» **JSON records of objects**
— START —
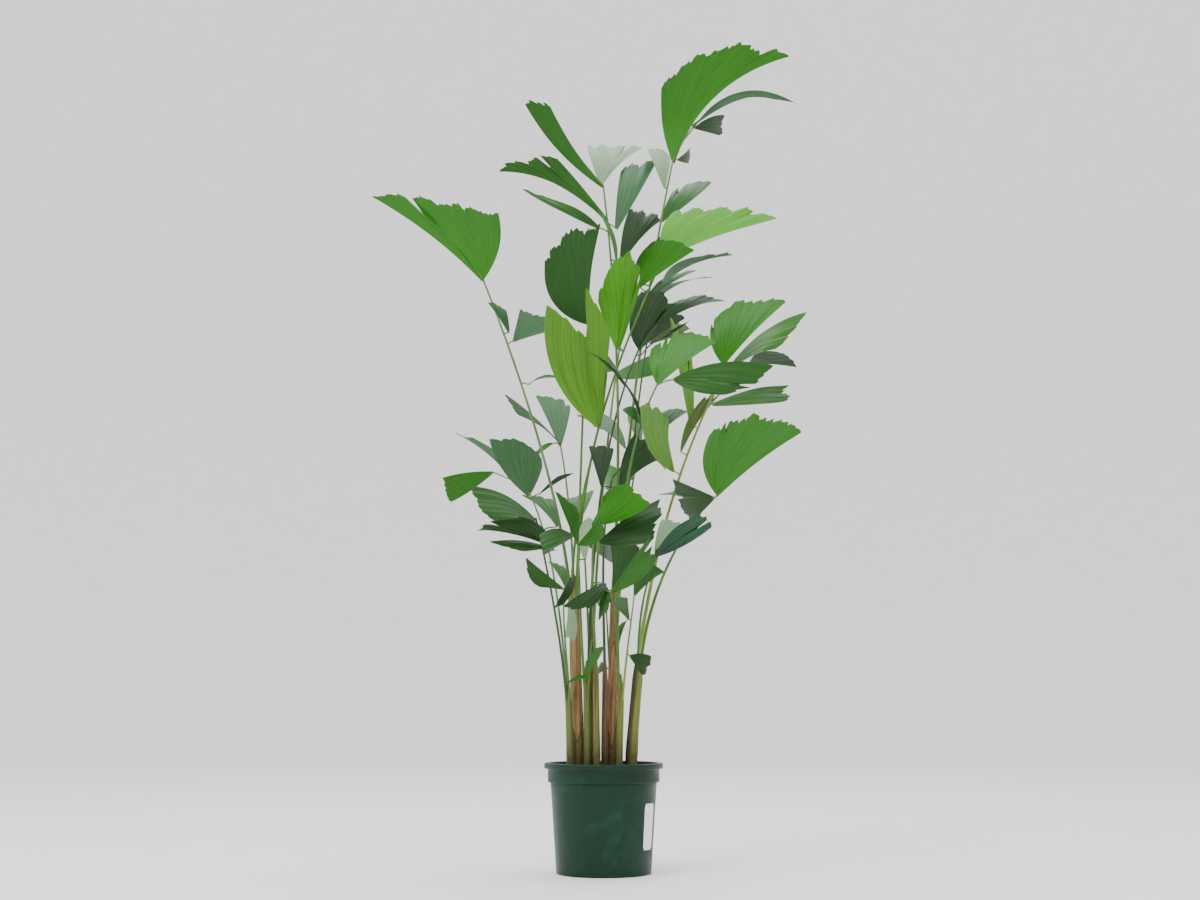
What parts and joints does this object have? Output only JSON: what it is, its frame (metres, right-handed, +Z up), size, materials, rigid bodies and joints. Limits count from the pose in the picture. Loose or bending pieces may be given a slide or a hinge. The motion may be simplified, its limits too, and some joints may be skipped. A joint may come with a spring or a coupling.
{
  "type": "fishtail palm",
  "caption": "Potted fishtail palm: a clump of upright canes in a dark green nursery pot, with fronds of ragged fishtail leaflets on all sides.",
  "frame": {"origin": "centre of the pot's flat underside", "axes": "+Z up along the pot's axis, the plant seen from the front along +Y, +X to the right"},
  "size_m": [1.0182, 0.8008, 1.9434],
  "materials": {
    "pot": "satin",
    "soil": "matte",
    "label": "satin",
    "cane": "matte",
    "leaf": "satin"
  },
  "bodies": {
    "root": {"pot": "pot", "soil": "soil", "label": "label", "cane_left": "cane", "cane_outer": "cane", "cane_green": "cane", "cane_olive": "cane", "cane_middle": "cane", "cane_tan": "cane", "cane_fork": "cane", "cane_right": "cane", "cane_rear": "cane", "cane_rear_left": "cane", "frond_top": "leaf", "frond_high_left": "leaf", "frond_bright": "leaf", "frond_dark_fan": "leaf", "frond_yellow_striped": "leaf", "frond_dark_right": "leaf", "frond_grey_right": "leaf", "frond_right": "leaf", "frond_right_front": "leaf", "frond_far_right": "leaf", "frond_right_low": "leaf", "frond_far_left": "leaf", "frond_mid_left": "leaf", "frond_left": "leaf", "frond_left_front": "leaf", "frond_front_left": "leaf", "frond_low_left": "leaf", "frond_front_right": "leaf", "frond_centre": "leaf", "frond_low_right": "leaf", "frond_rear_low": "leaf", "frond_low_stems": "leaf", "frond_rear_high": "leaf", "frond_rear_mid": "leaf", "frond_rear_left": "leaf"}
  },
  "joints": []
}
— END —
— START —
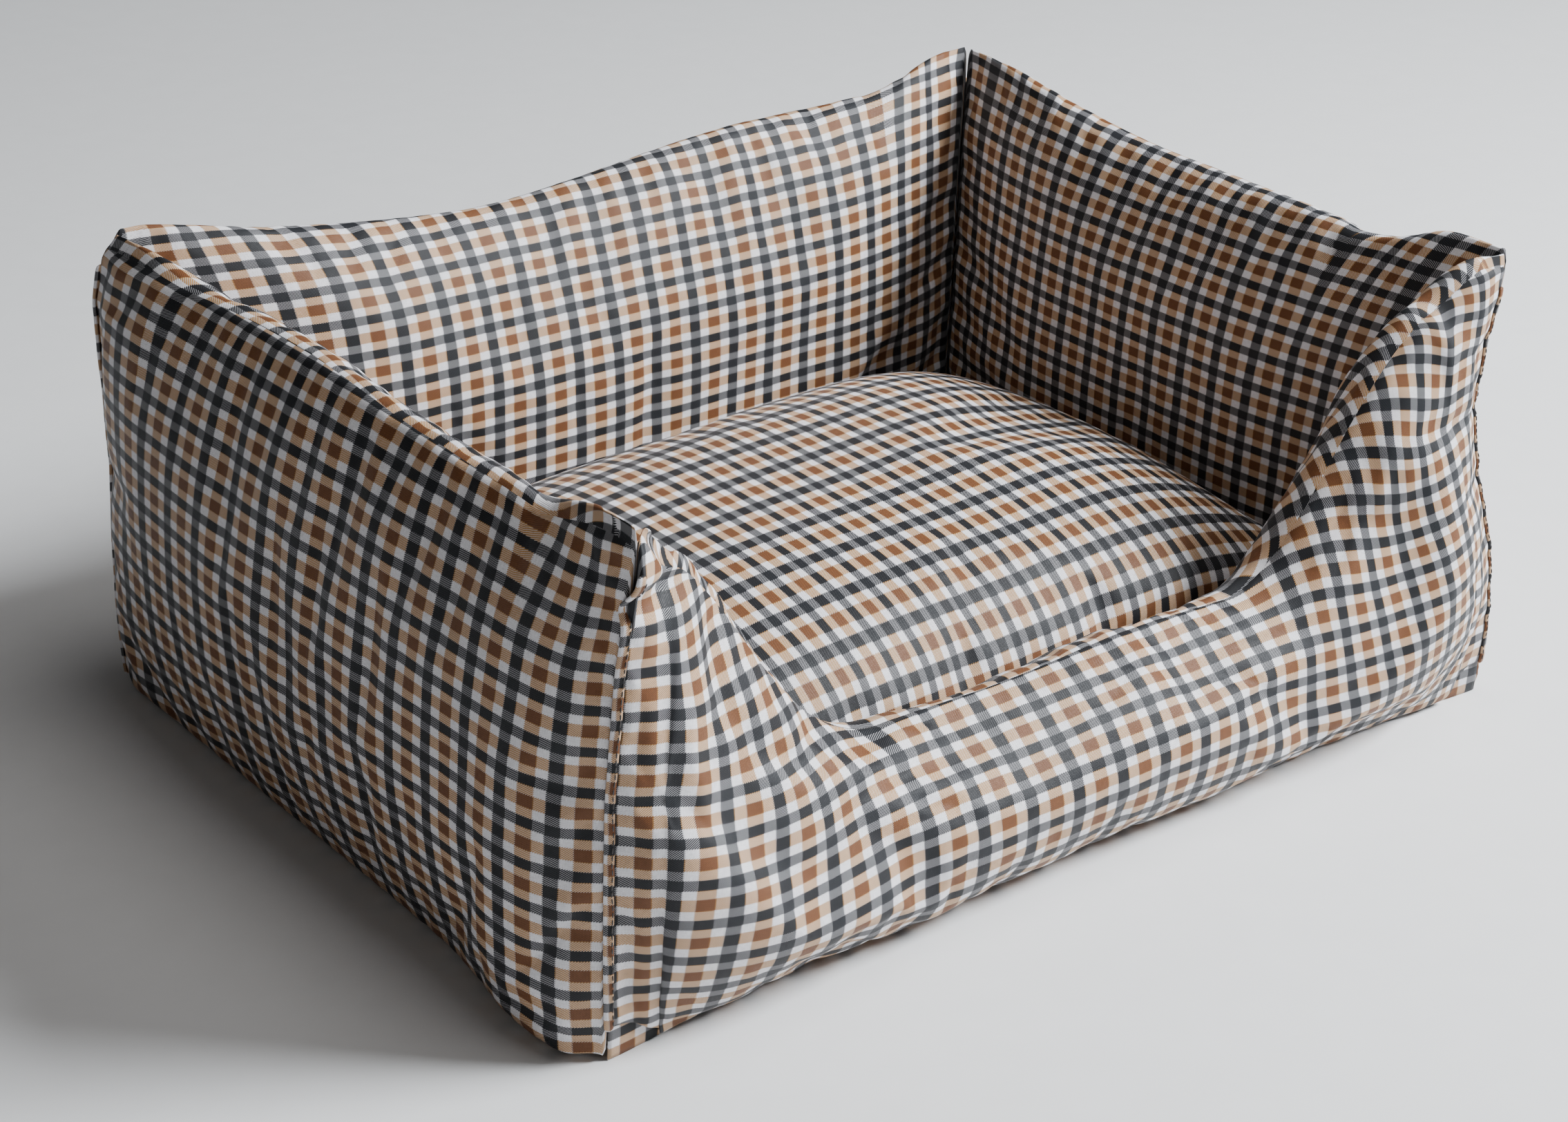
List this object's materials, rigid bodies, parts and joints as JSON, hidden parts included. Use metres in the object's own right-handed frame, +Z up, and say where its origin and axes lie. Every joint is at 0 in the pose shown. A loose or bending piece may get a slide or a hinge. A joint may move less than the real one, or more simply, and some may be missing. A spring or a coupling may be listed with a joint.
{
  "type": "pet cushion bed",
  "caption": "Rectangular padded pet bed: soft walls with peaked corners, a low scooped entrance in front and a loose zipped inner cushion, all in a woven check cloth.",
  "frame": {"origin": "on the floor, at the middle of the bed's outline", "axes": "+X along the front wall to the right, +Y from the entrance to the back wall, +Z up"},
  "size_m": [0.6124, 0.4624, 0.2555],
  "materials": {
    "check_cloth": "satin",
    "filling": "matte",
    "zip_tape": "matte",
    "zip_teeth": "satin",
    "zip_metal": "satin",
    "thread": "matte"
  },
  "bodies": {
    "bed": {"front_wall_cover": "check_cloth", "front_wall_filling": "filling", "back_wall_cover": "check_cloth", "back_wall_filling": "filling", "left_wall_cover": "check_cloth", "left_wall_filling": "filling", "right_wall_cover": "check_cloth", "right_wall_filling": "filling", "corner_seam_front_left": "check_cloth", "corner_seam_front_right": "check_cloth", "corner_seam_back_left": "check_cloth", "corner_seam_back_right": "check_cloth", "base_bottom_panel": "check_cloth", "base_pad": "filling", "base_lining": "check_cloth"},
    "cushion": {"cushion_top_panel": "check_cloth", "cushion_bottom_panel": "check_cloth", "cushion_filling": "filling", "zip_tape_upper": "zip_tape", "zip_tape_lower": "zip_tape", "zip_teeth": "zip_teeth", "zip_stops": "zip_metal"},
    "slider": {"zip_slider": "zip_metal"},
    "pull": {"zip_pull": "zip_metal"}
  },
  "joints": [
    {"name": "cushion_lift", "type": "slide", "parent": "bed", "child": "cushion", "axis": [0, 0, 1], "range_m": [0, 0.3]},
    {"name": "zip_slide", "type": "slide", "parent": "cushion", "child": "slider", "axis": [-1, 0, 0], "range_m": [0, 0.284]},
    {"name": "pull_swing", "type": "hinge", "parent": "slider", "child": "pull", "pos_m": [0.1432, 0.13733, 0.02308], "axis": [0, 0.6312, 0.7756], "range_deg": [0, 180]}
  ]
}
— END —
» **Job**
What count of lines in the listing contain the word "hinge"? Reply with the number only.

» **Written solution**
3